Repeat, please, only the lines from the top of the data down to the line with "return normals /"; include both of those lines.

## Start Information provided

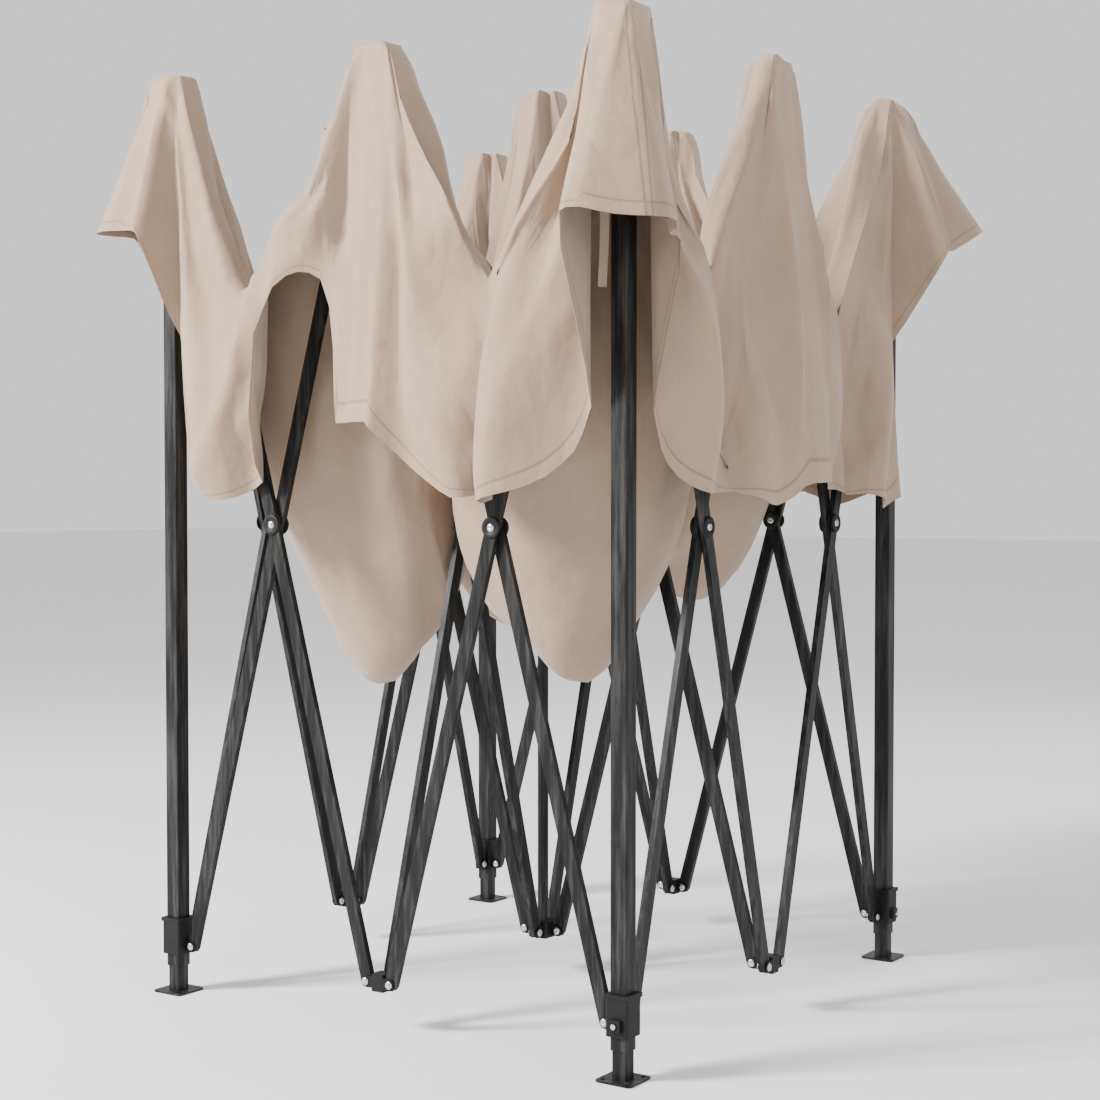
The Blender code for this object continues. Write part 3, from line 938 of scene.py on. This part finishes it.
def sewing_distances(places, cloth):
    """Each vertex's distance from the hem, and from the seams at the roof's edge and the corners."""
    made = []
    for (x, y, _), (cx, cy, share) in zip(places, cloth):
        at_corner = abs(cx) > AT_EDGE and abs(cy) > AT_EDGE
        hem = 1.0
        seam = 1.0
        if share > 0:
            column = CORNER_COLUMN if at_corner else SIDE_COLUMN
            hem = (1.0 - share) * column
            seam = share * column
        if at_corner:
            seam = min(seam, abs(abs(x) - abs(y)) * 0.7071)  # off the plan's diagonal
        made.append((hem, seam))
    return made


def vertex_normals(places, faces):
    """Normals of the whole cover, so that its pieces shade as one where they meet."""
    normals = np.zeros_like(places)
    for face in faces:
        a, b, c = places[face[0]], places[face[1]], places[face[-1]]
        normal = np.cross(b - a, c - a)
        for k in face:
            normals[k] += normal
    length = np.linalg.norm(normals, axis=1, keepdims=True)
    return normals / np.maximum(length, 1e-12)


def add_cover_piece(zone, faces, places, normals, sewn):
    """One piece of the cover: two skins a cloth's thickness apart, joined round the cut edge."""
    used = sorted({k for face in faces for k in face})
    index = {k: n for n, k in enumerate(used)}
    upper = [tuple(places[k]) for k in used]
    lower = [tuple(places[k] - normals[k] * CLOTH_THICK) for k in used]
    shift = len(used)
    skin = [tuple(index[k] for k in face) for face in faces]
    back = [tuple(shift + k for k in reversed(face)) for face in skin]
    edges = {}  # not a set, so the rim's faces keep their order
    for face in skin:
        for a, b in zip(face, face[1:] + face[:1]):
            edges[(a, b)] = True
    rim = [(b, a, shift + a, shift + b) for a, b in edges if (b, a) not in edges]
    if zone[0] == "cap":
        _, px, py = zone
        body = body_of_post(px, py)
        name = f"cover_cap_{body}"
    else:
        name = f"cover_sheet_{zone[1]}"
    piece = new_piece(name, upper + lower, skin + back + rim, FABRIC)
    facing = [tuple(normals[k]) for k in used] + [tuple(-normals[k]) for k in used]
    piece.data.normals_split_custom_set_from_vertices(facing)
    for column, attribute_name in enumerate(("hem_distance", "seam_distance")):
        attribute = piece.data.attributes.new(attribute_name, "FLOAT", "POINT")
        attribute.data.foreach_set("value", [float(sewn[k][column]) for k in used] * 2)
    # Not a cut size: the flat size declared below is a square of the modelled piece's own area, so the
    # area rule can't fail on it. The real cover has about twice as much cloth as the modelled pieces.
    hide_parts("canopy_cover")
    if zone[0] == "cap":
        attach(piece, body)
        return
    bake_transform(piece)


# ---------------------------------------------------------------- bolts and bosses
def turned(name, profile, steps, place, axis, material):
    """A turned piece along axis, from (distance along, radius) pairs, closed at both ends."""
    axis = Vector(axis).normalized()
    across = axis.orthogonal().normalized()
    third = axis.cross(across)
    vertices, faces = [], []
    for along, radius in profile:
        for k in range(steps):
            angle = 2 * math.pi * k / steps
            spoke = across * math.cos(angle) + third * math.sin(angle)
            vertices.append(tuple(Vector(place) + axis * along + spoke * radius))
    rings = len(profile)
    for ring in range(rings - 1):
        for k in range(steps):
            after = (k + 1) % steps
            a, b = ring * steps + k, ring * steps + after
            faces.append((a, b, b + steps, a + steps))
    faces.append(tuple(reversed(range(steps))))
    faces.append(tuple(range((rings - 1) * steps, rings * steps)))
    return new_piece(name, vertices, faces, material)


# Distance along the axis and radius, from the face outwards.
HEAD_PROFILE = (
    (0.0001, 0.0063), (0.0010, 0.0066), (0.0018, 0.0064), (0.0028, 0.0056), (0.0034, 0.0040),
    (0.0037, 0.0018), (0.0032, 0.0014),
)
HEAD_SIDES = 20
BOSS_PROFILE = (
    (0.0001, 0.0158), (0.0006, 0.0164), (0.0022, 0.0164), (0.0028, 0.0158), (0.0030, 0.0105),
    (0.0026, 0.0100),
)
BOSS_SIDES = 28
HEAD_ON_BOSS = 0.0010


def bolt_heads(name, place, axis, face, body, boss=False):
    """The two plated heads of one bolt, over the CAD bolt's ends, with a washer boss if asked."""
    for sign, tag in ((1, "a"), (-1, "b")):
        direction = Vector(axis) * sign
        spot = Vector(place) + direction * face
        if boss:
            made = turned(
                f"boss_{name}_{tag}", BOSS_PROFILE, BOSS_SIDES, spot, direction, MOULDED,
            )
            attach(made, body)
            spot = spot + direction * HEAD_ON_BOSS
        made = turned(f"bolt_{name}_{tag}", HEAD_PROFILE, HEAD_SIDES, spot, direction, STEEL)
        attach(made, body)


def add_bolts():
    """A bolt at each crossing and at each truss's four ends, on the bodies that carry them."""
    for truss, (start, end, out, start_pin, end_pin) in TRUSSES.items():
        run = Vector((end[0] - start[0], end[1] - start[1], 0)).normalized()
        side = Vector((*out, 0))
        axis = Vector((-run.y, run.x, 0))
        first = Vector((*start, 0)) + run * start_pin
        last = Vector((*end, 0)) - run * end_pin
        middle = (first + last) / 2 + Vector((0, 0, CROSSING))
        bolt_heads(f"{truss}_crossing", middle, axis, BAR_FACE, f"{truss}_falling_bar", boss=True)
        side_name, end_name = truss.split("_")
        if end_name == "inner":
            bodies = (
                f"top_connector_{side_name}", f"bottom_connector_{side_name}", "upper_hub", "lower_hub",
            )
        else:
            corner = corner_of(side_name, end_name)
            bodies = (
                f"leg_{corner}", f"slider_{corner}", f"top_connector_{side_name}",
                f"bottom_connector_{side_name}",
            )
        spots = (
            ("start_top", first, HIGH_PIN, 1), ("start_low", first, LOW_PIN, -1),
            ("end_top", last, HIGH_PIN, -1), ("end_low", last, LOW_PIN, 1),
        )
        for body, (tag, foot, height, layer) in zip(bodies, spots):
            place = foot + side * (LAYER * layer) + Vector((0, 0, height))
            bolt_heads(f"{truss}_{tag}", place, axis, EAR_FACE, body)


def add_strap():
    """The loose tie strap that hangs beside the front right leg, below its hood."""
    width, thick = 0.013, 0.0016
    top, length, steps = 1.340, 0.185, 18
    centre = Vector((HALF - 0.024, -HALF - LEG_HALF - 0.006, 0.0))
    across = Vector((math.cos(0.6), math.sin(0.6), 0.0))
    outward = Vector((across.y, -across.x, 0.0))
    vertices, faces = [], []
    for step in range(steps + 1):
        share = step / steps
        sway = 0.004 * math.sin(5.0 * share) - 0.003 * share
        middle = centre + outward * sway + Vector((0, 0, top - length * share))
        middle += across * 0.003 * math.sin(3.2 * share)
        for u, v in ((-1, -1), (1, -1), (1, 1), (-1, 1)):
            vertices.append(tuple(middle + across * (u * width / 2) + outward * (v * thick / 2)))
    for step in range(steps):
        for k in range(4):
            a, b = 4 * step + k, 4 * step + (k + 1) % 4
            faces.append((a, b, b + 4, a + 4))
    faces.append((3, 2, 1, 0))
    faces.append(tuple(4 * steps + k for k in range(4)))
    strap = new_piece("tie_strap_front_right", vertices, faces, WEBBING, False)
    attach(strap, "leg_front_right")


# ---------------------------------------------------------------- stage, light and camera
CAMERA_TURN = 34.25
CAMERA_PITCH = 1.75  # down
CAMERA_PLACE = (1.9375, -2.8235, 0.8602)
CAMERA_LENS = 63.2
SENSOR_WIDTH = 36.0
WORLD_STRENGTH = 1.05


def build_stage():
    """A pale floor under the feet and an even white world."""
    bpy.ops.mesh.primitive_plane_add(size=60.0, location=(0, 0, -0.0005))
    floor = bpy.context.object
    floor.name = "floor"
    floor.data.materials.append(floor_material())
    world = bpy.data.worlds.new("studio")
    bpy.context.scene.world = world
    world.use_nodes = True
    background = world.node_tree.nodes["Background"]
    background.inputs["Color"].default_value = (1.0, 1.0, 1.0, 1.0)
    background.inputs["Strength"].default_value = WORLD_STRENGTH


def area_light(name, place, target, size, power):
    """A round soft light at place, aimed at target."""
    light = bpy.data.lights.new(name, "AREA")
    light.shape = "DISK"
    light.size = size
    light.energy = power
    made = bpy.data.objects.new(name, light)
    made.location = place
    made.rotation_mode = "QUATERNION"
    made.rotation_quaternion = (Vector(target) - Vector(place)).to_track_quat("-Z", "Y")
    bpy.context.scene.collection.objects.link(made)


def build_camera():
    """At the photograph's viewing angle: from the front right corner, level with the crossings."""
    data = bpy.data.cameras.new("camera")
    data.lens = CAMERA_LENS
    data.sensor_width = SENSOR_WIDTH
    camera = bpy.data.objects.new("camera", data)
    camera.location = CAMERA_PLACE
    camera.rotation_euler = (math.radians(90.0 - CAMERA_PITCH), 0.0, math.radians(CAMERA_TURN))
    bpy.context.scene.collection.objects.link(camera)
    bpy.context.scene.camera = camera


build_camera()
build_stage()
area_light("key", (-2.4, -3.6, 3.2), (0, 0, 1.0), 1.1, 640.0)
area_light("fill", (4.2, -1.5, 2.4), (0, 0, 0.8), 3.0, 60.0)
area_light("rim", (0.5, 4.0, 3.4), (0, 0, 1.0), 2.5, 60.0)
dress_cad_nodes()
build_cover()
add_bolts()
add_strap()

## End Information provided

§ **Complete response**
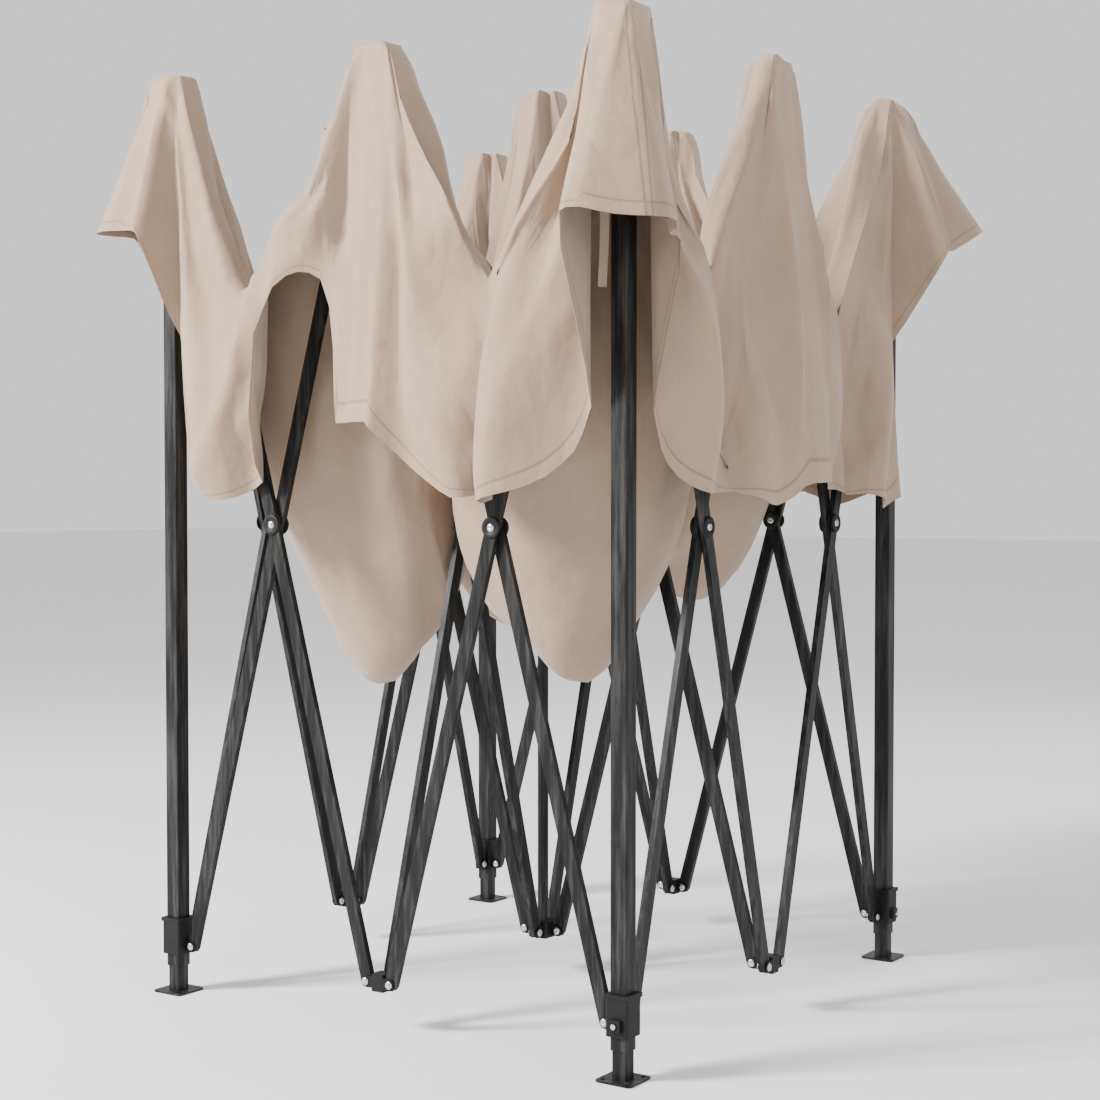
The Blender code for this object continues. Write part 3, from line 938 of scene.py on. This part finishes it.
def sewing_distances(places, cloth):
    """Each vertex's distance from the hem, and from the seams at the roof's edge and the corners."""
    made = []
    for (x, y, _), (cx, cy, share) in zip(places, cloth):
        at_corner = abs(cx) > AT_EDGE and abs(cy) > AT_EDGE
        hem = 1.0
        seam = 1.0
        if share > 0:
            column = CORNER_COLUMN if at_corner else SIDE_COLUMN
            hem = (1.0 - share) * column
            seam = share * column
        if at_corner:
            seam = min(seam, abs(abs(x) - abs(y)) * 0.7071)  # off the plan's diagonal
        made.append((hem, seam))
    return made


def vertex_normals(places, faces):
    """Normals of the whole cover, so that its pieces shade as one where they meet."""
    normals = np.zeros_like(places)
    for face in faces:
        a, b, c = places[face[0]], places[face[1]], places[face[-1]]
        normal = np.cross(b - a, c - a)
        for k in face:
            normals[k] += normal
    length = np.linalg.norm(normals, axis=1, keepdims=True)
    return normals / np.maximum(length, 1e-12)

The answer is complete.